== Task ==
Of the lines listed below, return exactly those that run from the line containing "Write the build123d" through the line containing "arm_length = 112.0", both included.

== Source data ==
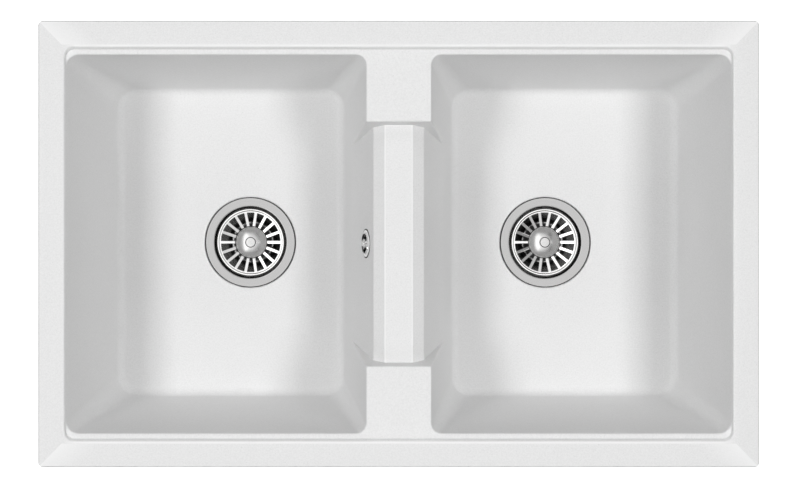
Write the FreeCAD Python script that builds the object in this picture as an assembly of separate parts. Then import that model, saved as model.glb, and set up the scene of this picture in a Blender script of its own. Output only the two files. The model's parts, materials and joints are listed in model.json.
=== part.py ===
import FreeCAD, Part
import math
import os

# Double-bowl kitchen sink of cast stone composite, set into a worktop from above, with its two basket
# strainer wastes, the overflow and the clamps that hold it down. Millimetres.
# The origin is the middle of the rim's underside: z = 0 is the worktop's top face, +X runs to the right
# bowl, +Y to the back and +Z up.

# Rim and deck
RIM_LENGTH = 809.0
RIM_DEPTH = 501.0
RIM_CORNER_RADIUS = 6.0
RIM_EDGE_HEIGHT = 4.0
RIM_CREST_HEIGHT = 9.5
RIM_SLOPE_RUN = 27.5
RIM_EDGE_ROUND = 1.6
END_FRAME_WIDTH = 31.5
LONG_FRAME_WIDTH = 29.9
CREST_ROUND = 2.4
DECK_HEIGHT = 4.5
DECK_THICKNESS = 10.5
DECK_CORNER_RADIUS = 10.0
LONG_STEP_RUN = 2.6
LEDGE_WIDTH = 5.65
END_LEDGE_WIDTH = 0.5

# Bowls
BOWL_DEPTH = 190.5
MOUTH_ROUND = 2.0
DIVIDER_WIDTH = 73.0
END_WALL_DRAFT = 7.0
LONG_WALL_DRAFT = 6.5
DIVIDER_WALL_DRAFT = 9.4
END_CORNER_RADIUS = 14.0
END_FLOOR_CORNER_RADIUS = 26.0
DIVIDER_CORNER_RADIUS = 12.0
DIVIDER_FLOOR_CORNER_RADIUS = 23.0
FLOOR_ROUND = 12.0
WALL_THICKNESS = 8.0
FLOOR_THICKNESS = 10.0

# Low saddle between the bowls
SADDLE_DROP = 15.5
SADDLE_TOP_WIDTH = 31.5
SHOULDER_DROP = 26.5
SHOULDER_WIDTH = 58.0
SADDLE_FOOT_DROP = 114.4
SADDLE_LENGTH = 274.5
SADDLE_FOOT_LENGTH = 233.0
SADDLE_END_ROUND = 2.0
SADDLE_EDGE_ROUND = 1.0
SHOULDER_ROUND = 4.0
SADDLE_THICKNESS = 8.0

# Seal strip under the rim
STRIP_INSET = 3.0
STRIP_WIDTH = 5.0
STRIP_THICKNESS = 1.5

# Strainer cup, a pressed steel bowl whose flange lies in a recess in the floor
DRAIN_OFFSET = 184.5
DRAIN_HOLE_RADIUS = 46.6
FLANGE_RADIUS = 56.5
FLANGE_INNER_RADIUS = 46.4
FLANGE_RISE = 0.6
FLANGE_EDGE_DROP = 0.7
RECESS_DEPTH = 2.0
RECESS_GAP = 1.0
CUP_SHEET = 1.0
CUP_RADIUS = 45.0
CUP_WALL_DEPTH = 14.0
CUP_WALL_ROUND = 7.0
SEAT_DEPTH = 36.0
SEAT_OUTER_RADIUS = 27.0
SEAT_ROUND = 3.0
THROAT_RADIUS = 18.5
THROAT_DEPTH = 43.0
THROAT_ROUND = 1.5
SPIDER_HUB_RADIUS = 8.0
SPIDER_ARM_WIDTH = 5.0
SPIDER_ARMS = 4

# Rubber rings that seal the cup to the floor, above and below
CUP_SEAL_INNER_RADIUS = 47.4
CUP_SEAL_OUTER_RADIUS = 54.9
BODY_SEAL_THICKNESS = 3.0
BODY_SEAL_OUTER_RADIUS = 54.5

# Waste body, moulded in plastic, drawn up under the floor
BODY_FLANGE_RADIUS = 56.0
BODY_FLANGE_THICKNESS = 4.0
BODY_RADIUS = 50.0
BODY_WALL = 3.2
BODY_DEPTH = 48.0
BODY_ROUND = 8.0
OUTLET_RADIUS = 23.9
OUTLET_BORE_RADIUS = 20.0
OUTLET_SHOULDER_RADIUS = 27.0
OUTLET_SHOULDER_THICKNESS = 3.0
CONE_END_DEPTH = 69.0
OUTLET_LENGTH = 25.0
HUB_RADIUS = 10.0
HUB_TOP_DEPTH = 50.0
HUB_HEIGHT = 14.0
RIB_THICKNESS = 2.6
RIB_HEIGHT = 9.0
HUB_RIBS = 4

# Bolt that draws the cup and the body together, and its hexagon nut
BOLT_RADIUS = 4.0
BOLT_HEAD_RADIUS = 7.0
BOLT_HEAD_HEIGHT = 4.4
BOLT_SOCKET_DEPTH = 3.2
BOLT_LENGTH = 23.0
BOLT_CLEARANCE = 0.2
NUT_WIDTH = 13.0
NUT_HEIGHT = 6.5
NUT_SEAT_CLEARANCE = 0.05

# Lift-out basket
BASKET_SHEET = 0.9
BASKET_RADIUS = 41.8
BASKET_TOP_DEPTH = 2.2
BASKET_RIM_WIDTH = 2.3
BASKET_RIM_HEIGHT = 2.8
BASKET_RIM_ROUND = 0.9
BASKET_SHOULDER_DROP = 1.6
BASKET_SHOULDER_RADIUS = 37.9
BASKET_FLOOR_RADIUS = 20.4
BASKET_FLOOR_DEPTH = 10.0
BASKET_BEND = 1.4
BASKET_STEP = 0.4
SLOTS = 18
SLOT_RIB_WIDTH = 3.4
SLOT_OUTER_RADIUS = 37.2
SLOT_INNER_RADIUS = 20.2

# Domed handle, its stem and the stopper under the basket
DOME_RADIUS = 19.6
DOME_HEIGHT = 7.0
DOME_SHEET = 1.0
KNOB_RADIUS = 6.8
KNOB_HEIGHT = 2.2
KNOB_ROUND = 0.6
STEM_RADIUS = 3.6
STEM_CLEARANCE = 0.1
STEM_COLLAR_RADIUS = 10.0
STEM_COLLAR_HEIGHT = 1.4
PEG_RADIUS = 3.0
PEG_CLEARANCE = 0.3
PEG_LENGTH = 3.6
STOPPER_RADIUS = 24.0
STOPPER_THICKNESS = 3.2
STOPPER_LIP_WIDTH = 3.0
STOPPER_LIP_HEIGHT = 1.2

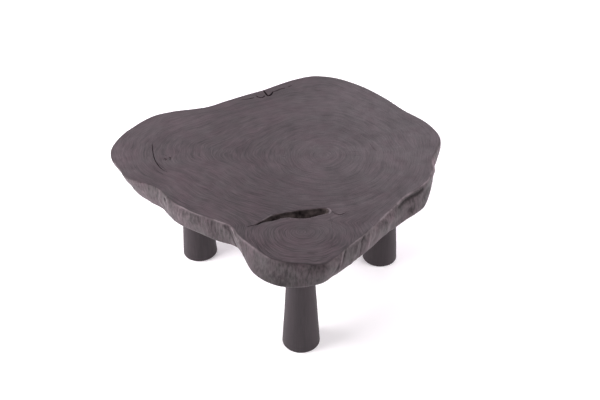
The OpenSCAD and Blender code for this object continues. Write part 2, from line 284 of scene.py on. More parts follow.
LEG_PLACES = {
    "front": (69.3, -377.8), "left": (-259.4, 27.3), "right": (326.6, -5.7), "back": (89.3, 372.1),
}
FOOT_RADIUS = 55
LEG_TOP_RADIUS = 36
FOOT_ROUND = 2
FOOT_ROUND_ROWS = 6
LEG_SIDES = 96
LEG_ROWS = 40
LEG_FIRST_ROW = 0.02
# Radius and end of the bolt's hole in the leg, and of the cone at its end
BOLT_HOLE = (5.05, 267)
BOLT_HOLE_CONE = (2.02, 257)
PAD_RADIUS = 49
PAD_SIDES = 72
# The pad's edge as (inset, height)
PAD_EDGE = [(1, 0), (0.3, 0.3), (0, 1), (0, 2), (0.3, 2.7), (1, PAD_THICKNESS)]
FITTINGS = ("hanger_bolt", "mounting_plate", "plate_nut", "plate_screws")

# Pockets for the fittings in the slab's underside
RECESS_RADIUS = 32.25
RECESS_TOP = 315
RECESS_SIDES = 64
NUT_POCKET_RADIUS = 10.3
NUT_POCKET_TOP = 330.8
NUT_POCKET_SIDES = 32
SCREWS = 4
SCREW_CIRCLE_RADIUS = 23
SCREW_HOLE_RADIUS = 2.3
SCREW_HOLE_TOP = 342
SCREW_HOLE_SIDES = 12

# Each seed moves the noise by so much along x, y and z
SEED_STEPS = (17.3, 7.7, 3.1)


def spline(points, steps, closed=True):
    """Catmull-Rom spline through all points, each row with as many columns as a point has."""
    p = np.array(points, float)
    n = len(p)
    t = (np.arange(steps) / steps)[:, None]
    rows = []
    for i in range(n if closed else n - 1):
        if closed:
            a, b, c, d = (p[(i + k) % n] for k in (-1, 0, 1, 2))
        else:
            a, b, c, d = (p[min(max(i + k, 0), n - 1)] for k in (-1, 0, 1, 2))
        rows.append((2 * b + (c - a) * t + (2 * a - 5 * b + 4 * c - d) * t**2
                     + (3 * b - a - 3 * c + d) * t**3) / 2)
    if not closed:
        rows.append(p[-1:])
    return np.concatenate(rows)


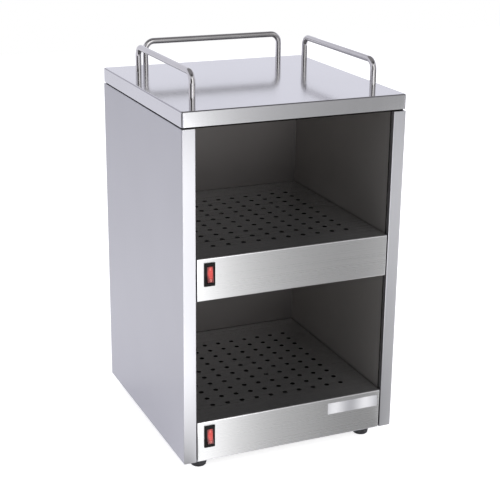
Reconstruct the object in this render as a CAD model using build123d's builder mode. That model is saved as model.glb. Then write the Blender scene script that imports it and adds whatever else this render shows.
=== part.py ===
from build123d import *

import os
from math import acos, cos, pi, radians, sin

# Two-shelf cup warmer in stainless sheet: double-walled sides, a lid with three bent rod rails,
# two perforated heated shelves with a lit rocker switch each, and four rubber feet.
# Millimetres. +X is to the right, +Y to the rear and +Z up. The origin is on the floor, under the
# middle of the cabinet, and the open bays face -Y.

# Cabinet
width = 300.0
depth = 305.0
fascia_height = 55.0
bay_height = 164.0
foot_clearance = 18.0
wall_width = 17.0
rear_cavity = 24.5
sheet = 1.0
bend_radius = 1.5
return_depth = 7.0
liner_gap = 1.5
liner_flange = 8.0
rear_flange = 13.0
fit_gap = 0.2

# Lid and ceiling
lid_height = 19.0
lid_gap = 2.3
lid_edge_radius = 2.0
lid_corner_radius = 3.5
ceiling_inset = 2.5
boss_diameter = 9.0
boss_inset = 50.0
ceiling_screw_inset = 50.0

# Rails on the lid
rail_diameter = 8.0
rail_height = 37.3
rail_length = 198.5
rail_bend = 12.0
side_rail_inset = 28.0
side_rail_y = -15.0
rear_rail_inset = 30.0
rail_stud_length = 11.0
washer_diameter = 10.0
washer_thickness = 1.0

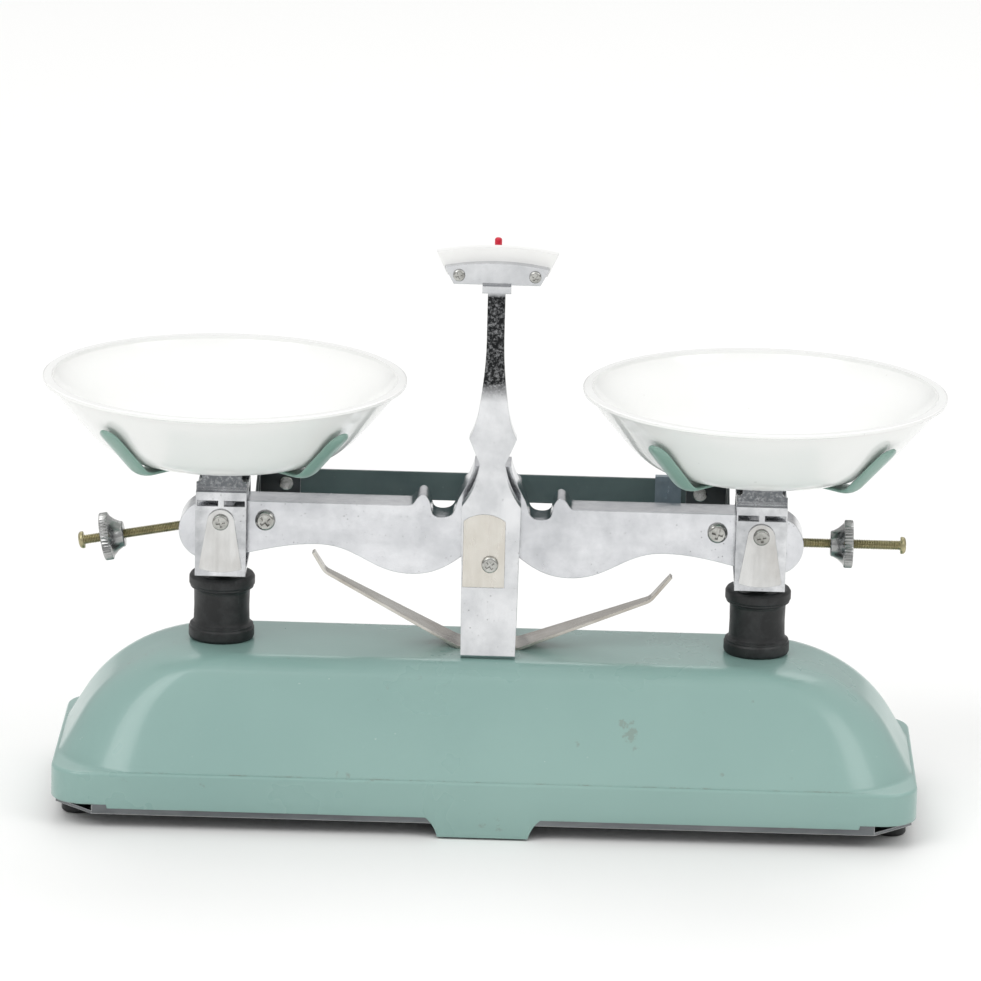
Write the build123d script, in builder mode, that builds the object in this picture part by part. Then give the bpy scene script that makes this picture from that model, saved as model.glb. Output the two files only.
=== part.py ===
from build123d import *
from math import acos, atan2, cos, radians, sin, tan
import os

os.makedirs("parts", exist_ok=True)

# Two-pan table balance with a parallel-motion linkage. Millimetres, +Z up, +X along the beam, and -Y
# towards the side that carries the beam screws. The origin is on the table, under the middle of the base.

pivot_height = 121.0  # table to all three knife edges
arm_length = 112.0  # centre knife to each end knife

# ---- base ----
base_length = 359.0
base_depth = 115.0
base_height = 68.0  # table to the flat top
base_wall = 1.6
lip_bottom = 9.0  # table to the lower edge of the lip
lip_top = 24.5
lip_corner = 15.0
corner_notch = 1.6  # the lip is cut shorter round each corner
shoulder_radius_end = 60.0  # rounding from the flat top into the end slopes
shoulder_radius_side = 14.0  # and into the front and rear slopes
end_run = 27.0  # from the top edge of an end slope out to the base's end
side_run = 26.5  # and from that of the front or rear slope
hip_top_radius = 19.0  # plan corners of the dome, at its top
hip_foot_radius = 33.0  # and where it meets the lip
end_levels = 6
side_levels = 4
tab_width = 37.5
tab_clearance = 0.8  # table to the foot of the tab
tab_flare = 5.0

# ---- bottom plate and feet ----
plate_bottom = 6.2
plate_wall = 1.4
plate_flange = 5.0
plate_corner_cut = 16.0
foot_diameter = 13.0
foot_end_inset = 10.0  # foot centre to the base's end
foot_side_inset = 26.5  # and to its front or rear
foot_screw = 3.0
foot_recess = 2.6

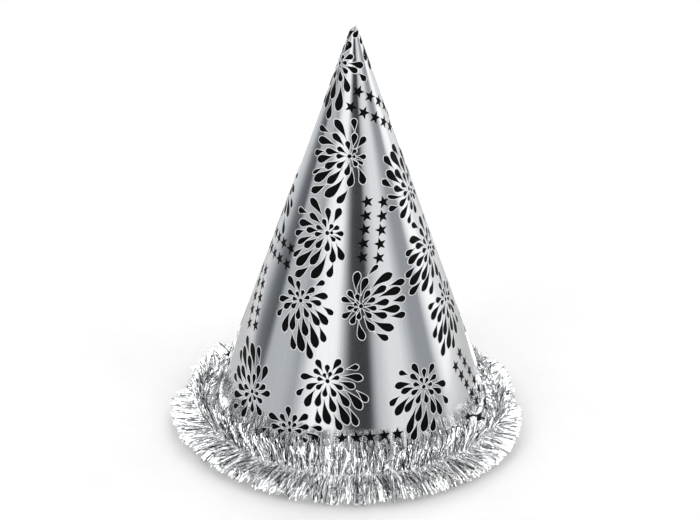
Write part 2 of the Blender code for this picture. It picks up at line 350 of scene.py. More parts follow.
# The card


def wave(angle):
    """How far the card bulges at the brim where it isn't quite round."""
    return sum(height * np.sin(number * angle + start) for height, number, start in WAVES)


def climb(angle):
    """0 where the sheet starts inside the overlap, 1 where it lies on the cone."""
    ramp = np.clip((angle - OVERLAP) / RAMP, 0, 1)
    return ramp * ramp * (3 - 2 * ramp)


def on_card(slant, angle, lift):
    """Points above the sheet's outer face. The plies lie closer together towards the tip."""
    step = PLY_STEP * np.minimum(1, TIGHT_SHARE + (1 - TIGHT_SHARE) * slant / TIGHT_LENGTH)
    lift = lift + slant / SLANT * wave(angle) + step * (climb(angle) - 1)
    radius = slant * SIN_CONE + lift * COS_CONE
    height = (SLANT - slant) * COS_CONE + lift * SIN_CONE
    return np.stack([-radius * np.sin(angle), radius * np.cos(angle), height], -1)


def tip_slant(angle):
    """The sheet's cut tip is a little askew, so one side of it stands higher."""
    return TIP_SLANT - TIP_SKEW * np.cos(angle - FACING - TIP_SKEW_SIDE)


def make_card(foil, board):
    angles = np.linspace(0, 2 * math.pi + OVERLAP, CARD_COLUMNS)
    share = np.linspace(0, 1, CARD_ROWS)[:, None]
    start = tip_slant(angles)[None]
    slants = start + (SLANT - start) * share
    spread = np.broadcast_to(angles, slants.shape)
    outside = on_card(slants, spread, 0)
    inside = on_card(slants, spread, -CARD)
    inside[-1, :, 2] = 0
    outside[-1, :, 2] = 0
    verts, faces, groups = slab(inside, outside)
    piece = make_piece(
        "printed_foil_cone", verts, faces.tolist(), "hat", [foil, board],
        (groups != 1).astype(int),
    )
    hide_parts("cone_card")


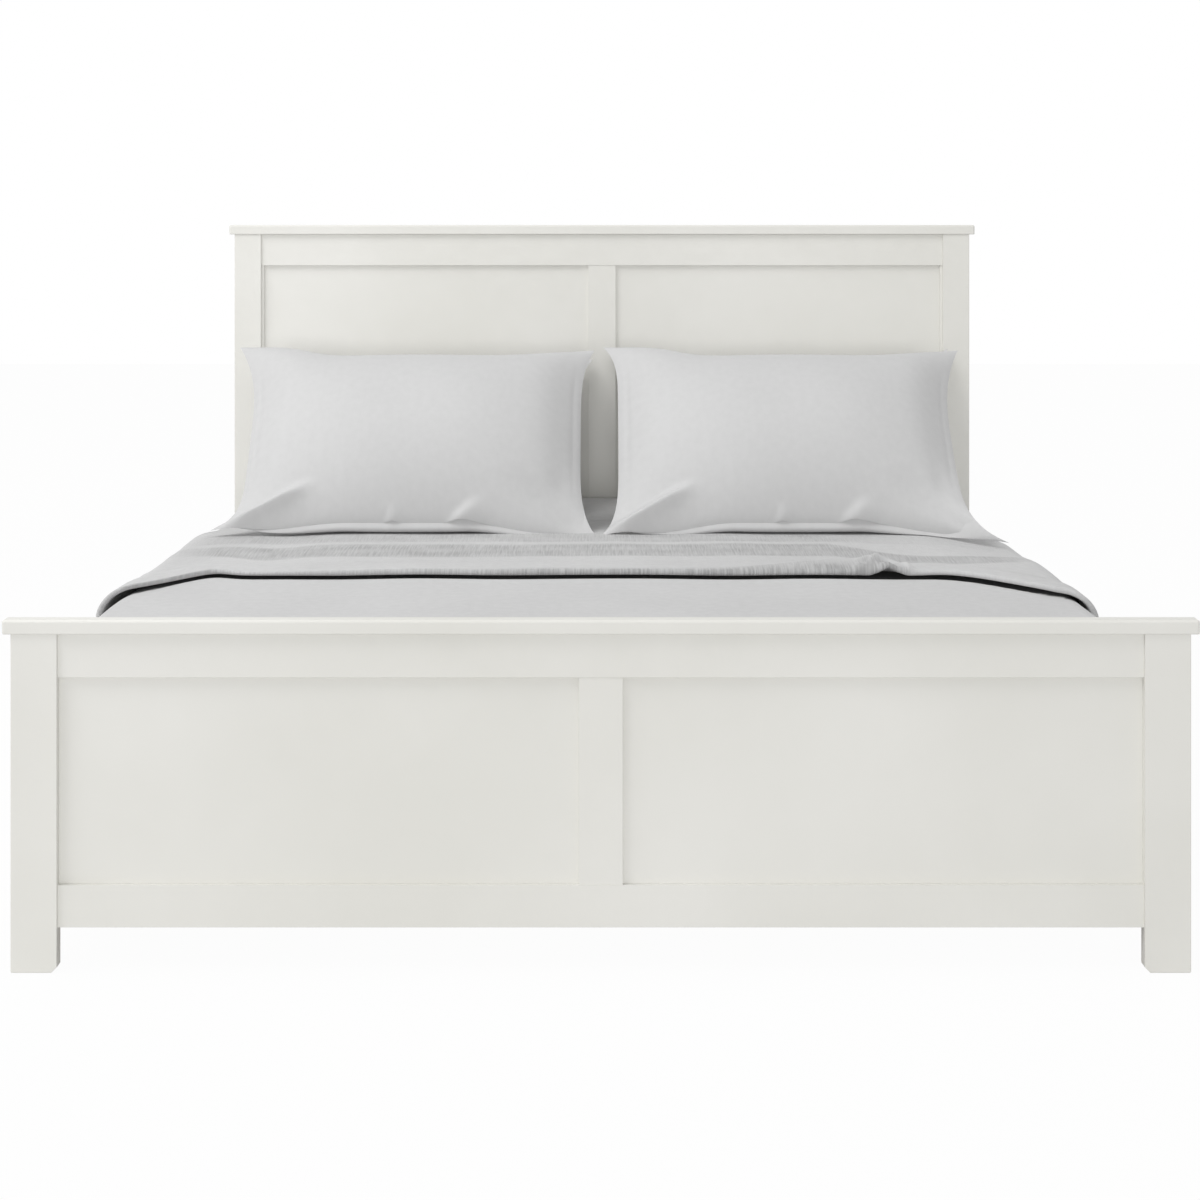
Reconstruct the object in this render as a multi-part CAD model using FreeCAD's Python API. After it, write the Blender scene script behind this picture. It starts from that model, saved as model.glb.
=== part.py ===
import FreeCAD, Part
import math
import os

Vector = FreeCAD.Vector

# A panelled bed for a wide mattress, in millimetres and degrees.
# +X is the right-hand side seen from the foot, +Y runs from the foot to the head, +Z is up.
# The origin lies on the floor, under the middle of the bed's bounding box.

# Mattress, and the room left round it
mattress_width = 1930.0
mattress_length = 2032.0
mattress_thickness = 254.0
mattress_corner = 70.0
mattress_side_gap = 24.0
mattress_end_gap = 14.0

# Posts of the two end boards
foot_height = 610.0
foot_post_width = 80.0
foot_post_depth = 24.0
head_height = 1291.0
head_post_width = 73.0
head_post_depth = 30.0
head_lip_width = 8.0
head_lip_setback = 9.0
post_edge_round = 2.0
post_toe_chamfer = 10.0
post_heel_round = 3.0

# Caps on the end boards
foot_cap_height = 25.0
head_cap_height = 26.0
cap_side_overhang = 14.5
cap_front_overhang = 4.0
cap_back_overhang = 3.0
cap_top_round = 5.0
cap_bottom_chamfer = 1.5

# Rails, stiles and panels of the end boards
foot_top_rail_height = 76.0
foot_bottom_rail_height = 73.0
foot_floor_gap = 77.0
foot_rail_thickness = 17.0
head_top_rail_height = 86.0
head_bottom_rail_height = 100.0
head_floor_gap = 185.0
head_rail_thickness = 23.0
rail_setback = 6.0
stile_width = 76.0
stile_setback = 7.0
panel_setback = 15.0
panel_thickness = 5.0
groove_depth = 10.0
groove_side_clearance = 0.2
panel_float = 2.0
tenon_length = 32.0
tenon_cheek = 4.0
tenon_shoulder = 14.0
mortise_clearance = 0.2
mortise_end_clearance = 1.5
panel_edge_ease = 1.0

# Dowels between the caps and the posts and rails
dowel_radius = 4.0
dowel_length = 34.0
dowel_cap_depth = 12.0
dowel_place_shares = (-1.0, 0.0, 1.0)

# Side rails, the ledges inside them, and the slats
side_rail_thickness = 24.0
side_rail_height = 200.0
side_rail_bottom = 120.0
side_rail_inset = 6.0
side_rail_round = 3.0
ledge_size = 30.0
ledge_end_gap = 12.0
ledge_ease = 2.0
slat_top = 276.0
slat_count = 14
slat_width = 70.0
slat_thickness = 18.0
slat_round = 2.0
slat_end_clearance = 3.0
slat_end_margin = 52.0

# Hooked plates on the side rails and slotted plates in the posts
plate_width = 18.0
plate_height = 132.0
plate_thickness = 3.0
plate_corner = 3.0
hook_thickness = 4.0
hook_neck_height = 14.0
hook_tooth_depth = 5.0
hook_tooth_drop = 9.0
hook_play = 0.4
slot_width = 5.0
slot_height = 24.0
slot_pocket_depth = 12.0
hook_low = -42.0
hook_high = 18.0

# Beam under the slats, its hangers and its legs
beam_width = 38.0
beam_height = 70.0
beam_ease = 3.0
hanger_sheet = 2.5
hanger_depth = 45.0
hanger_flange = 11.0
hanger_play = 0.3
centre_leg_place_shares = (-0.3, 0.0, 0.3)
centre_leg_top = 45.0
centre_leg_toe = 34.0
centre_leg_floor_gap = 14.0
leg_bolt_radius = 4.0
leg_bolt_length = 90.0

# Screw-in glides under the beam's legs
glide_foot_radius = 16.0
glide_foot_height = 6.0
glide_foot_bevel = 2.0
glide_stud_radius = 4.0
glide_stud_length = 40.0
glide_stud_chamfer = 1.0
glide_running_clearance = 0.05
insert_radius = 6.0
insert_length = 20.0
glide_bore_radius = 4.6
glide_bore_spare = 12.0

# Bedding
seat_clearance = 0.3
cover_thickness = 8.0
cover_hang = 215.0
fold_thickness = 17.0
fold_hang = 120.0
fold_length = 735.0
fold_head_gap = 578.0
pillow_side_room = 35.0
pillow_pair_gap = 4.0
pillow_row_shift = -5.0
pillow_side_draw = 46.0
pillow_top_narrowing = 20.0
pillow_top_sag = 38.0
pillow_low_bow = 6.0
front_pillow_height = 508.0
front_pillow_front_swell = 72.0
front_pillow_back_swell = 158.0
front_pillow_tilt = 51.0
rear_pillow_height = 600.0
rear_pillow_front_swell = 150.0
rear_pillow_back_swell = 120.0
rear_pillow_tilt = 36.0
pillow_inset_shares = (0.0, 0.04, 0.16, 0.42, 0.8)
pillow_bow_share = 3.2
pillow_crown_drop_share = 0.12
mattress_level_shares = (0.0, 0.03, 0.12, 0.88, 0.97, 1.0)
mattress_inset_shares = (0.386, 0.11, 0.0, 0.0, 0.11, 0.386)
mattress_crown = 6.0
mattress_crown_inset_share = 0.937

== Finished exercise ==
Write the build123d script, in builder mode, that builds the object in this picture part by part. Then give the bpy scene script that makes this picture from that model, saved as model.glb. Output the two files only.
=== part.py ===
from build123d import *
from math import acos, atan2, cos, radians, sin, tan
import os

os.makedirs("parts", exist_ok=True)

# Two-pan table balance with a parallel-motion linkage. Millimetres, +Z up, +X along the beam, and -Y
# towards the side that carries the beam screws. The origin is on the table, under the middle of the base.

pivot_height = 121.0  # table to all three knife edges
arm_length = 112.0  # centre knife to each end knife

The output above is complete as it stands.